The present invention relates generally to plasma cutting systems and, more particularly, to a controller for use with such systems.
Plasma cutting is a process in which an electric arc is used for cutting a workpiece. Plasma cutters typically include a power source, an air supply, and a torch. The torch, or plasma torch, is used to create and maintain the plasma arc that performs the cutting. A plasma cutting power source receives an input voltage from a transmission power receptacle or generator and provides output power to a pair of output terminals, one of which is connected to an electrode and the other of which is connected to the workpiece. An air supply is used with most plasma cutters to carry and propel the arc to the workpiece and help cool the torch.
There are multiple ways of initiating this cutting process, for example contact starting or high frequency or high voltage starting. Generally, in contact start plasma cutters, a movable or fixed electrode or consumable serves as a cathode and a fixed or movable nozzle or tip serves as an anode. In some units, the air supply is used to force a separation of the electrode and tip to create an initial or pilot arc. In others, mechanical or electromechanical means serve to separate the contacts and generate the pilot arc. In either case, once the pilot arc is established, air is forced past the pilot arc whereby it is heated and ionized to form a plasma jet that is forced out of the torch through the opening in the nozzle. The air aids in extending the arc to the workpiece forming a cutting arc and initiating the cutting process.
Other systems utilize a high frequency starter to initiate the pilot and cutting arc, and still others systems employ high voltage to initiate the pilot and cutting arc. In any of the arrangements, the spaced relationship or the range of movement of the cathodic component and the anodic component require precise design and maintenance to generate the pilot arc and maintain the cutting arc.
Regardless of which system is used to generate the pilot arc, some systems provide for multiple operating modes. One such mode is an expanded metal cutting mode. Expanded metal mode (EMM) allows an operator to perform many individual plasma cuts with a single trigger activation. Such a mode allows an operator to quickly and efficiently cut “broken metal”, such as grates, mesh, screen, chain, chain-link fencing, or any metallic material separated by an air gap. During expanded metal cutting mode, the plasma torch attempts to maintain an arc in the presence of an air gap in the workpiece. To accomplish this, when a controller predicts that the cutting arc is about to collapse due to an air gap in the workpiece, the pilot arc circuit is enabled such that, as the cutting arc collapses, a pilot arc is formed. The pilot arc is maintained internally within the plasma torch to sustain an arc during the gaps in the workpiece. Once the gap in the workpiece is traversed, the cutting arc is reestablished to cut the workpiece. This process is repeated until the expanded metal cutting operation is completed and the trigger is released.
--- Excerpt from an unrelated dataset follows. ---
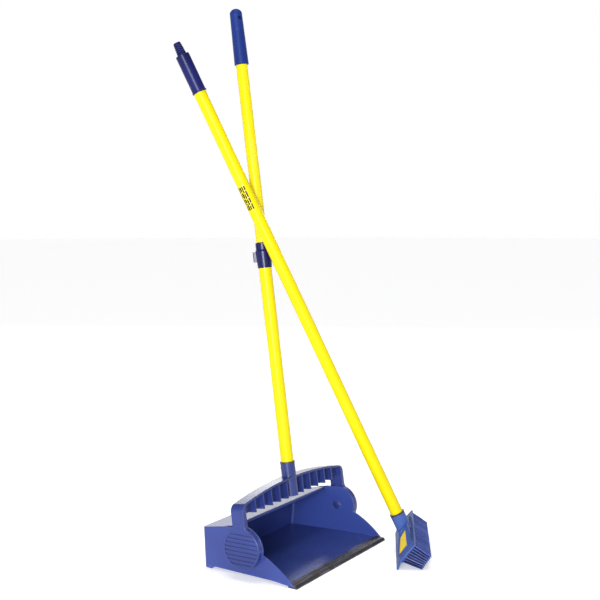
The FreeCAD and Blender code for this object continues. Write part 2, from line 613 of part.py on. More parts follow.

While an expanded metal cutting mode allows an operator to efficiently cut expanded metal, this mode increases wear experienced by the consumable components of the plasma torch. Although this wear is normal while in the expanded metal cutting mode, when an operator desires to perform regular solid metal cutting, operating the plasma torch in expanded metal mode exposes the components of the plasma torch to unnecessary wear. That is, in solid metal mode, the plasma torch only needs to generate a pilot arc upon actuation of the torch trigger. At the end of this process, the arc is allowed to fully collapse. Therefore, performing solid metal mode cutting while in expanded metal mode can result in excess pilot arc generation.
Expanded metal cutting can also somewhat reduce the cutting power available at the end of a cutting process. This is particularly true with systems that rely on output current error detection or systems that rely on monitoring changes in output current to predict that an imminent cutting arc collapse. Specifically, since the “error” identified by these prediction systems will be high at the end of a cut, full power may not be available to ensure a clean finish on the cut.
Nevertheless, while resulting in unnecessary wear and less accurate cuts, some operators may inadvertently operate in expanded metal mode while cutting solid metal. One attempt to resolve this problem has been to provide a physical switch on the power supply requiring an operator to mechanically switch the plasma cutting system from one mode to another. However, in dynamic work environments, operators might be required to cut several different materials in a generally consecutive manner. Such an operation would require an operator to repeatedly change the operating mode of the plasma torch. Not only would such a requirement detrimentally affect process efficiency by requiring the operator to repeatedly stop a particular cutting process, travel to the power source to effectuate the change of cutting mode, and return to the cutting process, there would be no guarantee that the operator would not forget to switch the control or would simply ignore it and continue to cut solid metal in the expanded metal mode.
It would therefore be desirable to design a plasma cutting system that automatically controls the plasma torch cutter between various modes.